The notice even goes so far as to include suggestions as to how to inform you dear readers of these interactions between journalist and publisher.

Depending on your particular circumstances, according to the requirements of the Guides, examples of disclosures could include the following:

  • BLog or website disclosure of: "Activision gave me this game to try", "Activision sent me a copy of Call of Duty: Modern Warfare 3 to try , or "Activision paid my travel expenses so I could attend their review event and get my hands on the new Call of Duty game."
I don't know if we should feel flattered that the FTC feels it necessary to directly address video game journalists or if I should feel insulted that they feel the need to remind us of our dedication and responsibility to readers.

We're very up front with you readers about the way publishers provide opportunities to us in the promotion of their games. Rest assured that trips in airplanes (I've flown in an airplane before, thank you very much), free games (I've paid for many games I've reviewed), and hotel stays during gaming events (you won't bribe me with those tiny shampoos!) won't sway our opinions on games.

Those provisions WILL NEVER affect the way we deliver verdicts on the games you read about on GameRevolution. We're gamers too. We would never mislead you into spending your money on games that weren't worth it.
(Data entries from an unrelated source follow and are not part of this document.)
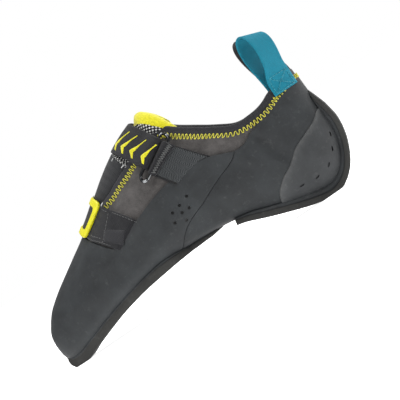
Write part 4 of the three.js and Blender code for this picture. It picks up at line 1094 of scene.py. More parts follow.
@dataclass
class Soles:
    """The two outsoles: slabs that fit the rubber above and stand square at their edges."""

    round_edge: float = 0.9
    sunk: float = 0.35
    least: float = 0.15
    lip: float = 0.12
    top_points: int = 41
    bottom_points: int = 24
    front_ends: tuple[float, float] = (1.02, 12.65)
    heel_ends: tuple[float, float] = (13.34, 24.66)

    def slab_under(self, stations: np.ndarray, thickness: float, upper_edge: np.ndarray) -> tuple:
        """A slab made of closed sections: the form's curve on top, a ledge, upright walls and a flat bottom.

        Where its edge has no groove its top is sunk in the rubber above, so that no seam shows there.

        Args:
            stations: the stations of its sections.
            thickness: thickness of the rubber layer above it.
            upper_edge: rows of station, height share of the upper edge, height of the band and its groove.

        Returns:
            Points, faces and the finish of each face: 1 above the groove, 0 elsewhere.
        """
        ring = FORM.ring(stations)
        share_up, band, groove = (np.interp(stations, upper_edge[:, 0], upper_edge[:, k]) for k in (1, 2, 3))
        height = np.hypot(ring["xt"] - ring["xb"], ring["zt"] - ring["zb"])
        lift = GAP + thickness + GAP
        depth = lift + OUTSOLE * np.interp(stations, SOLE[:, 0], SOLE[:, 1])
        sunk = self.sunk - np.minimum(groove, self.sunk)
        top_lift = np.minimum(lift - sunk, depth - self.least)
        near, far = FORM.ring(stations - 0.3), FORM.ring(stations + 0.3)
        run = np.stack([far["xb"] - near["xb"], far["zb"] - near["zb"]], axis=1)
        run /= np.linalg.norm(run, axis=1, keepdims=True)
        down = np.stack([run[:, 1], np.zeros(len(run)), -run[:, 0]], axis=1)
        line = np.stack([ring["xb"], ring["yb"], ring["zb"]], axis=1)
        base = line + down * depth[:, None]
        tries = np.linspace(0.0, 0.5, 120)
        ends = {}
        for side in Side:
            spread = FORM.at(stations[:, None], side.value * tries[None, :], top_lift[:, None])
            above = -np.einsum("ijk,ik->ij", spread - line[:, None, :], down)
            above = np.maximum.accumulate(above, axis=1)
            goal = np.maximum(share_up * height, 0.25 - top_lift)
            ends[side] = np.array([np.interp(g, a, tries) for g, a in zip(goal, above)]) * side.value
        share = np.linspace(0, 1, self.top_points)[None, :]
        girth = ends[Side.OUTER][:, None] * (1 - share) + ends[Side.INNER][:, None] * share
        top = FORM.at(stations[:, None], girth, top_lift[:, None])
        walls = []
        for edge, inward in ((top[:, -1], -1.0), (top[:, 0], 1.0)):
            side = np.array([0, inward, 0])
            drop = np.einsum("ij,ij->i", base - edge, down)
            proud = np.minimum(groove, drop * 0.2)[:, None]
            step = (drop - np.minimum(band, drop * 0.86))[:, None]
            drop = drop[:, None]
            soft = np.minimum(self.round_edge, np.maximum(drop * 0.3, 0.05))
            neck = edge - side * self.lip
            ledge = neck + down * step
            foot = ledge - side * proud + down * (drop - step)
            quarter = np.linspace(0, math.pi / 2, 5)
            lower = [foot - down * soft * (1 - math.sin(a)) + side * soft * (1 - math.cos(a))
                     for a in quarter]
            walls.append([neck + down * 0.1, neck + down * step * 0.6, ledge + side * proud * 0.5,
                          ledge - side * (proud - 0.1) + down * self.lip,
                          ledge - side * proud + down * 0.4, *lower])
        inner_wall, outer_wall = walls[0], walls[1][::-1]
        bottom = [inner_wall[-1] * (1 - t) + outer_wall[0] * t
                  for t in np.linspace(0, 1, self.bottom_points)[1:-1]]
        section = np.stack([*np.swapaxes(top, 0, 1), *inner_wall, *bottom, *outer_wall], axis=1)
        section[:, :, 2] = np.maximum(section[:, :, 2], 0.0)
        rows, columns = section.shape[:2]
        faces = [tuple(f) for f in grid_faces(rows, columns, wrap=True)]
        strip = np.zeros(columns, dtype=int)
        strip[self.top_points - 1:self.top_points + 2] = 1
        strip[-3:] = 1
        finish = np.tile(strip, rows - 1)
        caps = self.end_caps(rows, columns, self.top_points)
        finish = np.concatenate([finish, np.zeros(len(caps), dtype=int)])
        return section.reshape(-1, 3), faces + caps, finish

    @staticmethod
    def end_caps(rows: int, columns: int, top: int) -> list:
        """Faces that close both ends, as strips between the top curve and the rest of the section."""
        faces = []
        under = columns - top
        for start, turn in ((0, 1), ((rows - 1) * columns, -1)):
            for k in range(max(top, under) - 1):
                a = start + min(k, top - 1)
                b = start + min(k + 1, top - 1)
                c = start + columns - 1 - min(k + 1, under - 1)
                d = start + columns - 1 - min(k, under - 1)
                corners = list(dict.fromkeys([a, b, c, d]))
                if len(corners) > 2:
                    faces.append(tuple(corners[::turn]))
        return faces

    def build(self) -> None:
        """Makes both outsoles."""
        front = np.concatenate([np.linspace(self.front_ends[0], 3, 24, endpoint=False),
                                np.linspace(3, self.front_ends[1], 70)])
        heel = np.linspace(*self.heel_ends, 110)
        for name, node, stations, layer, edge, above in (
            ("forefoot_outsole", "front_outsole", front, RAND, FRONT_SOLE_TOP, RAND_SHEET),
            ("climbing_heel_sole", "heel_outsole", heel, HEEL_RUBBER, HEEL_SOLE_TOP, SLING_SHEET),
        ):
            points, faces, finish = self.slab_under(stations, layer, edge)
            Piece(name, points, faces, SOLE_SHEET, "sole_rubber", (node,), extra_finishes=(above,),
                  face_finish=finish).make()


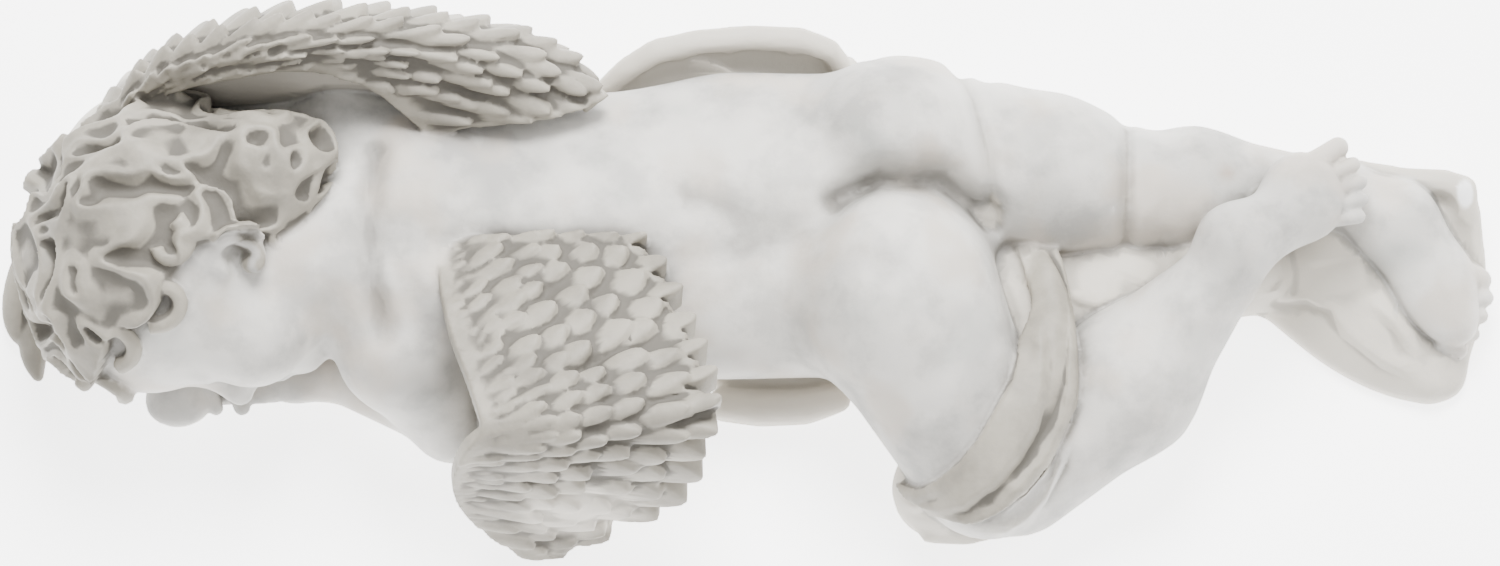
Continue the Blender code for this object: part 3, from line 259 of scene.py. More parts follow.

In fact, as Anthony pointed out recently, there have been many instances where we've been without a review copy of a game, mostly thanks to our harder-slanting Metacritic average. We don't go out of our way to grade games harder than other outlets, but one thing will stay true moving forward:

We hold you readers in the highest regard and will continue to deliver the most honest, straight-forward game reviews... whether the FTC reminds us to or not.